Exercise :: Starting at the line that contains "obj.matrix_world = Matrix.Identity(4)", reproduce each line exactly up to and including the line that contains "return total / 6". Reproduce nothing else.

Source material ::
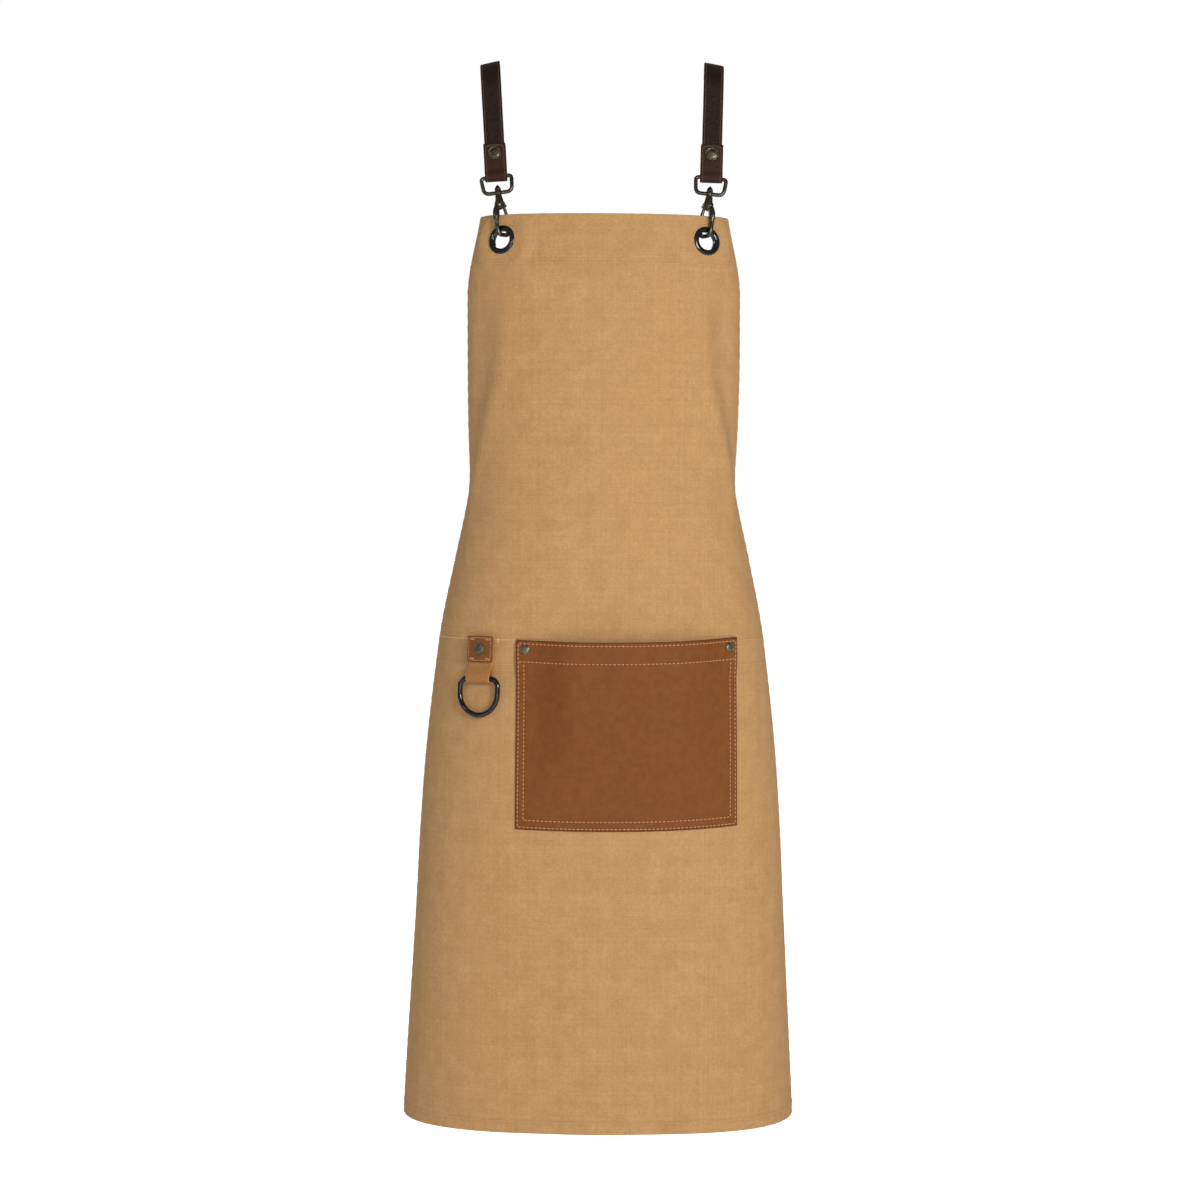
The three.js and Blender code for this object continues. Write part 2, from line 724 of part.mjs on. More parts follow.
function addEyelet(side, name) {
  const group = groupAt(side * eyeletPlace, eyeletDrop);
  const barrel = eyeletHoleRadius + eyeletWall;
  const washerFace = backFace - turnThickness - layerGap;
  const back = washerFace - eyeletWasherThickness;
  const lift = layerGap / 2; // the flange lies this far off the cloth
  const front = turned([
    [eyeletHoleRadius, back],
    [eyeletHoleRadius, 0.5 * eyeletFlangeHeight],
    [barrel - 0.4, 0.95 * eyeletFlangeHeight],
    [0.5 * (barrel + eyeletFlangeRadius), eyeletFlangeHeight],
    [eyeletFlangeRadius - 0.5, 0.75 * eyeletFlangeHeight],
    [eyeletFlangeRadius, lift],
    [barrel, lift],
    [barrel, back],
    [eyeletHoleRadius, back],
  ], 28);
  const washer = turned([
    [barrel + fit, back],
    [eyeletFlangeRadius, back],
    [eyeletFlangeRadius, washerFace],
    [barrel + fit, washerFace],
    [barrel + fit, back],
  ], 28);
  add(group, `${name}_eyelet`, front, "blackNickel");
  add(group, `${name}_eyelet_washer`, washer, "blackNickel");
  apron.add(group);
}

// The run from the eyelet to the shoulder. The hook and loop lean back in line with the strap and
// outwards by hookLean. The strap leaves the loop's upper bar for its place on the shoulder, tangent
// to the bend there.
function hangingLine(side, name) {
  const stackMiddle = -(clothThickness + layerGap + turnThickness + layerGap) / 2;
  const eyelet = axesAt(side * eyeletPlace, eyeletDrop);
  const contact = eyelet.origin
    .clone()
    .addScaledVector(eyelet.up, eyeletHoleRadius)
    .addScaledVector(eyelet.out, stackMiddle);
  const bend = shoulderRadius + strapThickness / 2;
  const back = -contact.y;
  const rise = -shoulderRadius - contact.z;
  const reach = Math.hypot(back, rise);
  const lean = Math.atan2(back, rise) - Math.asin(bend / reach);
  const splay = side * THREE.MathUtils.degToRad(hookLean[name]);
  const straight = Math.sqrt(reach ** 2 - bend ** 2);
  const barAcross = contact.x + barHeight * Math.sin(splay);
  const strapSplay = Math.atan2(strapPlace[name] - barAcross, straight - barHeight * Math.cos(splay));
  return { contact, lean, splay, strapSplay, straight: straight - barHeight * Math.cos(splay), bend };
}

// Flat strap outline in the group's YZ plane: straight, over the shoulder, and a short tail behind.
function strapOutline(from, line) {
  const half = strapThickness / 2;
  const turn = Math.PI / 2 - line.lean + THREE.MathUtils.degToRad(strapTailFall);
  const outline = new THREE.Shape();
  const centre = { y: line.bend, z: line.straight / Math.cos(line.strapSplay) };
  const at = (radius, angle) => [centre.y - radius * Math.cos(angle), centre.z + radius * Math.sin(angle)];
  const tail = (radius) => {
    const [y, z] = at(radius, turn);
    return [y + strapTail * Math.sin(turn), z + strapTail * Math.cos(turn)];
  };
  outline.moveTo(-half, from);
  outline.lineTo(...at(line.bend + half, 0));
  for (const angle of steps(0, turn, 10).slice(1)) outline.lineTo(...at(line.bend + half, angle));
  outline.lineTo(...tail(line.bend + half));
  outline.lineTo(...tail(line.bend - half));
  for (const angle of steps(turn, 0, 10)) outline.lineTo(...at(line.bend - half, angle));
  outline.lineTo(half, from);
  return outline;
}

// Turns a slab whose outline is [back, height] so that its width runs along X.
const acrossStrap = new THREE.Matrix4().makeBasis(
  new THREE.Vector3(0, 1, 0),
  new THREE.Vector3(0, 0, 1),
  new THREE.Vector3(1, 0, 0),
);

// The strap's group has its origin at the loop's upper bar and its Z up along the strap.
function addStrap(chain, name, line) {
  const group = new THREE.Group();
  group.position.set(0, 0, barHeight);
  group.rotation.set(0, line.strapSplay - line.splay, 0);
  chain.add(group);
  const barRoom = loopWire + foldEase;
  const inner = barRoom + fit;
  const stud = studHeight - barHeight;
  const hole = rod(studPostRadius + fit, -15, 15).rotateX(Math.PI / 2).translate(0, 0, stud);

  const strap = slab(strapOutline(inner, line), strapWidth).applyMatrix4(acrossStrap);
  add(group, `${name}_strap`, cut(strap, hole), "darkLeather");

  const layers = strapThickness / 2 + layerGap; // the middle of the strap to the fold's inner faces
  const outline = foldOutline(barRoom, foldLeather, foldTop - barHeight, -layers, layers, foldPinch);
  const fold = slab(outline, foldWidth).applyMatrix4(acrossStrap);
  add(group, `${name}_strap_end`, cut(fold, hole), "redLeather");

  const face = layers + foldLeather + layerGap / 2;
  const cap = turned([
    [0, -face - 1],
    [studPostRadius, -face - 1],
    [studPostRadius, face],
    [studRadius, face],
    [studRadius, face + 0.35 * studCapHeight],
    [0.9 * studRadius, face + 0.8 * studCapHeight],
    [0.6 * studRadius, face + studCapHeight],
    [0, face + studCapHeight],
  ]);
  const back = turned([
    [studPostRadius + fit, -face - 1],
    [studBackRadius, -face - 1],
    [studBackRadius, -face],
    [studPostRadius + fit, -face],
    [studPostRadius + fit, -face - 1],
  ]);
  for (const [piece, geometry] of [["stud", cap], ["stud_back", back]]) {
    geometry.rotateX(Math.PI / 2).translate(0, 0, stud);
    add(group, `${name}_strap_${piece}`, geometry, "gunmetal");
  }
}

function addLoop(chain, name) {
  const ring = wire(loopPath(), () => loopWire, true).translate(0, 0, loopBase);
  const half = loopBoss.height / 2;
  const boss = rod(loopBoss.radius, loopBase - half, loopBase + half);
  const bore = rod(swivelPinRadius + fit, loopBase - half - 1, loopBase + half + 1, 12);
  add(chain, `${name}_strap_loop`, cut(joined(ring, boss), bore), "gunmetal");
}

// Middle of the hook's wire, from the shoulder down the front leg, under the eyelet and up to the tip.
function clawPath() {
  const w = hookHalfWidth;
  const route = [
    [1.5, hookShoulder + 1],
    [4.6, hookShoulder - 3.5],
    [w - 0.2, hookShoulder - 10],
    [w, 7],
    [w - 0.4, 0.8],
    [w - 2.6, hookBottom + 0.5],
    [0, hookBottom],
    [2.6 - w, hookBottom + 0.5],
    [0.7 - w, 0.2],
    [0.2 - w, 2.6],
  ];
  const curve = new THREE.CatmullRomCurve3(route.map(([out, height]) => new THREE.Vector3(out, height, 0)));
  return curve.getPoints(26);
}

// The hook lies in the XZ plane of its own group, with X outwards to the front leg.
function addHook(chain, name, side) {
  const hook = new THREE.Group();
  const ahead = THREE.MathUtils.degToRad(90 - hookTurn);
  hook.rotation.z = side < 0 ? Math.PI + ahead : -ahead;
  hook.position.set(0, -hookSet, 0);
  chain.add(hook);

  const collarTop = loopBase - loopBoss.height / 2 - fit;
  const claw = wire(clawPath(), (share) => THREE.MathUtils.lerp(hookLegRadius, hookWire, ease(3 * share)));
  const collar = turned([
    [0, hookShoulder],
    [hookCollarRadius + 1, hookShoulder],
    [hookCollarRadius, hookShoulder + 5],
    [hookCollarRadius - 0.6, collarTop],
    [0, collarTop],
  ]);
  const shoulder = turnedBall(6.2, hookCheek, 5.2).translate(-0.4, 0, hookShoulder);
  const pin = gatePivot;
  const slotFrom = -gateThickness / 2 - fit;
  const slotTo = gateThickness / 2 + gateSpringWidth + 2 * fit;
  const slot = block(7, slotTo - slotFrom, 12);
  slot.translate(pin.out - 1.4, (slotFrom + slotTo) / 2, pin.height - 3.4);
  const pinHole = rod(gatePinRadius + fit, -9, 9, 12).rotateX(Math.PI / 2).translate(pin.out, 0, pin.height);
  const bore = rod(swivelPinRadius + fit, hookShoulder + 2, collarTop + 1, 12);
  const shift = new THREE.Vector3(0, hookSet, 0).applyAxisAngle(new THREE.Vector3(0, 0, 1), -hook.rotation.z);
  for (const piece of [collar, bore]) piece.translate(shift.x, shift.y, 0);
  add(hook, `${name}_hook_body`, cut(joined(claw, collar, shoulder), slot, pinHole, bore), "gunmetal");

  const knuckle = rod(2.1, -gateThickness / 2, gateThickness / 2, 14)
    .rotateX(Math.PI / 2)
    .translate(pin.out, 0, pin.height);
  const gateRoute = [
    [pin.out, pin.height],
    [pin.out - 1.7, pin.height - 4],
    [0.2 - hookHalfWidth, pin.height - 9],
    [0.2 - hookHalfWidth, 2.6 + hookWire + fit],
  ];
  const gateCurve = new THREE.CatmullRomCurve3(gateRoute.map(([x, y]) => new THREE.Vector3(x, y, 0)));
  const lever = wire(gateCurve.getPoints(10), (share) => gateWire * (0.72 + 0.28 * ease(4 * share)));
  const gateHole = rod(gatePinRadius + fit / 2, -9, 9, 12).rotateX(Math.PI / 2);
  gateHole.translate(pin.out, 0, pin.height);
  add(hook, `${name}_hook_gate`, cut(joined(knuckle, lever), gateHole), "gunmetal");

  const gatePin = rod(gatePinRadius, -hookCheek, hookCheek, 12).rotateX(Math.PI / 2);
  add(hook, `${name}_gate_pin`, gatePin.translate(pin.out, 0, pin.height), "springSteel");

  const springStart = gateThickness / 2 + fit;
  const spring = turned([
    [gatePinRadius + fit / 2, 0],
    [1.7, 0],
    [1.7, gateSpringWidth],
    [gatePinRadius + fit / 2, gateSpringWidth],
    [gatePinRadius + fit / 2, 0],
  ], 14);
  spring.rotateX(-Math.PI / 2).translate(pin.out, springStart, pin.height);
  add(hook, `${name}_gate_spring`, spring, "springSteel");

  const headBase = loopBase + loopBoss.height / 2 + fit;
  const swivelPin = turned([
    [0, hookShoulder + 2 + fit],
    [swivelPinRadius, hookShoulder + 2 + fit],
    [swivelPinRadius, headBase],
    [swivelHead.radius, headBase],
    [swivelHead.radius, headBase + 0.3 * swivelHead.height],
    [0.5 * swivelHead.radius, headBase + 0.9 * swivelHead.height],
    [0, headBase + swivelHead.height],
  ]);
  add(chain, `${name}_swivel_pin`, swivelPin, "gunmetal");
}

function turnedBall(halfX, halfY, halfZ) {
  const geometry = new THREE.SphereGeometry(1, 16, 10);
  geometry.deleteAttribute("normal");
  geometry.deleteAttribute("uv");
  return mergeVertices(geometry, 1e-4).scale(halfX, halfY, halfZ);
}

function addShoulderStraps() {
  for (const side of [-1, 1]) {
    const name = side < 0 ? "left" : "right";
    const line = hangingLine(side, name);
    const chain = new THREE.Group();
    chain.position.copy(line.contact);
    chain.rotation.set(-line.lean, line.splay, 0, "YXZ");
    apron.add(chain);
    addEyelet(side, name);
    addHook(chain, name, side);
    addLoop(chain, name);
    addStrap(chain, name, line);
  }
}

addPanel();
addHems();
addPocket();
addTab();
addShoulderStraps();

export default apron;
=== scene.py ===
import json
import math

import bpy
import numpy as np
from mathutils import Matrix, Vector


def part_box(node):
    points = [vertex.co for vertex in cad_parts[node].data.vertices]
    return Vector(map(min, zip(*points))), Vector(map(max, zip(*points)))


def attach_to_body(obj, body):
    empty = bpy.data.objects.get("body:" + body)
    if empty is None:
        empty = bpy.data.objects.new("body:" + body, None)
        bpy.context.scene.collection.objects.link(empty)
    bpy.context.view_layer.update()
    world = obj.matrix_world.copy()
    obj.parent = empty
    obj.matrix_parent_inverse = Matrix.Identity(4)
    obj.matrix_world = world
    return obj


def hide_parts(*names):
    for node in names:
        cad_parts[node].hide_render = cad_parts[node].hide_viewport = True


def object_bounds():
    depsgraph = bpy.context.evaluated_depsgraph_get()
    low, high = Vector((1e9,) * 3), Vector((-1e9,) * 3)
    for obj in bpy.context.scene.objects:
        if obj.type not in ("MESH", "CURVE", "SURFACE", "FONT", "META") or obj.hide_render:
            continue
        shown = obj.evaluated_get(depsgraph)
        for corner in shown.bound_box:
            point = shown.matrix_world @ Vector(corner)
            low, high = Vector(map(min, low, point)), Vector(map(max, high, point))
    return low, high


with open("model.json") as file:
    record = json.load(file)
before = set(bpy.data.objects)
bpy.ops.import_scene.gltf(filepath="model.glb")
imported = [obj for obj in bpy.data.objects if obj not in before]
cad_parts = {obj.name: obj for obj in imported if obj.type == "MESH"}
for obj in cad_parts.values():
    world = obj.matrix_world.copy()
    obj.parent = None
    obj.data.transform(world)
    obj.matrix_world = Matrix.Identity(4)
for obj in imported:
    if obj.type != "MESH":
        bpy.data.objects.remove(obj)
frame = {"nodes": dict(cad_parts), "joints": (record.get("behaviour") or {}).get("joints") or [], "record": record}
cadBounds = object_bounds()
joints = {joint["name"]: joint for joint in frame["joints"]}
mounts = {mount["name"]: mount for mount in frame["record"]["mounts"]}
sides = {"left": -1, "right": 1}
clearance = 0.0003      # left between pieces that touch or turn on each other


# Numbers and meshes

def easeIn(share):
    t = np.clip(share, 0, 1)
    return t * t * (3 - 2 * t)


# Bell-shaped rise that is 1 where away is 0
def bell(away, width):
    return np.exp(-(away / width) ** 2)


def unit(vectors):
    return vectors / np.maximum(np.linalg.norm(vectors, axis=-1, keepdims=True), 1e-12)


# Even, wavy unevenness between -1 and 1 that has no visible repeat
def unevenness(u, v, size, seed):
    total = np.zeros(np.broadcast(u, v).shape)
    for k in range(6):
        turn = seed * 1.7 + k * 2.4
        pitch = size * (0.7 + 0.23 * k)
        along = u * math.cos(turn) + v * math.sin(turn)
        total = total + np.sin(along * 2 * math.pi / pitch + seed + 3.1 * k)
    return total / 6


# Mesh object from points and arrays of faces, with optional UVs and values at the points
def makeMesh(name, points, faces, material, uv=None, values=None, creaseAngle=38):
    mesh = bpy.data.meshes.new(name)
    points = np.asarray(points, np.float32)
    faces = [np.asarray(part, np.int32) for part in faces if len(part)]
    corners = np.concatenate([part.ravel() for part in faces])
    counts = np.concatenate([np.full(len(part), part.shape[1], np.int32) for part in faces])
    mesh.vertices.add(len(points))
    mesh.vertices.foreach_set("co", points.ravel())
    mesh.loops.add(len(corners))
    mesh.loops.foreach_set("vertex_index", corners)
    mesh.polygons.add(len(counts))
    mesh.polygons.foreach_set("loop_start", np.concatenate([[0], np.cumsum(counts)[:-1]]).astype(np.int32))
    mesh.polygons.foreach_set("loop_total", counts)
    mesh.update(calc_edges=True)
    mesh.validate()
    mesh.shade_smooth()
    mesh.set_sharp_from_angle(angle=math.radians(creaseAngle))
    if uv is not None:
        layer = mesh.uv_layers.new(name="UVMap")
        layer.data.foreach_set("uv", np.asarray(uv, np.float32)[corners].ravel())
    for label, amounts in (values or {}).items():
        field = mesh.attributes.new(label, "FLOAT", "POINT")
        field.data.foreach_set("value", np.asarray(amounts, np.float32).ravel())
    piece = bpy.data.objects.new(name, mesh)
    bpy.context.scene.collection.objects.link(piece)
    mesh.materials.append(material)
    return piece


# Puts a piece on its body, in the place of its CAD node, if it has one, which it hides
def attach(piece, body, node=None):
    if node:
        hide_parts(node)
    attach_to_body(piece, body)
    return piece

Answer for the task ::
    obj.matrix_world = Matrix.Identity(4)
for obj in imported:
    if obj.type != "MESH":
        bpy.data.objects.remove(obj)
frame = {"nodes": dict(cad_parts), "joints": (record.get("behaviour") or {}).get("joints") or [], "record": record}
cadBounds = object_bounds()
joints = {joint["name"]: joint for joint in frame["joints"]}
mounts = {mount["name"]: mount for mount in frame["record"]["mounts"]}
sides = {"left": -1, "right": 1}
clearance = 0.0003      # left between pieces that touch or turn on each other


# Numbers and meshes

def easeIn(share):
    t = np.clip(share, 0, 1)
    return t * t * (3 - 2 * t)


# Bell-shaped rise that is 1 where away is 0
def bell(away, width):
    return np.exp(-(away / width) ** 2)


def unit(vectors):
    return vectors / np.maximum(np.linalg.norm(vectors, axis=-1, keepdims=True), 1e-12)


# Even, wavy unevenness between -1 and 1 that has no visible repeat
def unevenness(u, v, size, seed):
    total = np.zeros(np.broadcast(u, v).shape)
    for k in range(6):
        turn = seed * 1.7 + k * 2.4
        pitch = size * (0.7 + 0.23 * k)
        along = u * math.cos(turn) + v * math.sin(turn)
        total = total + np.sin(along * 2 * math.pi / pitch + seed + 3.1 * k)
    return total / 6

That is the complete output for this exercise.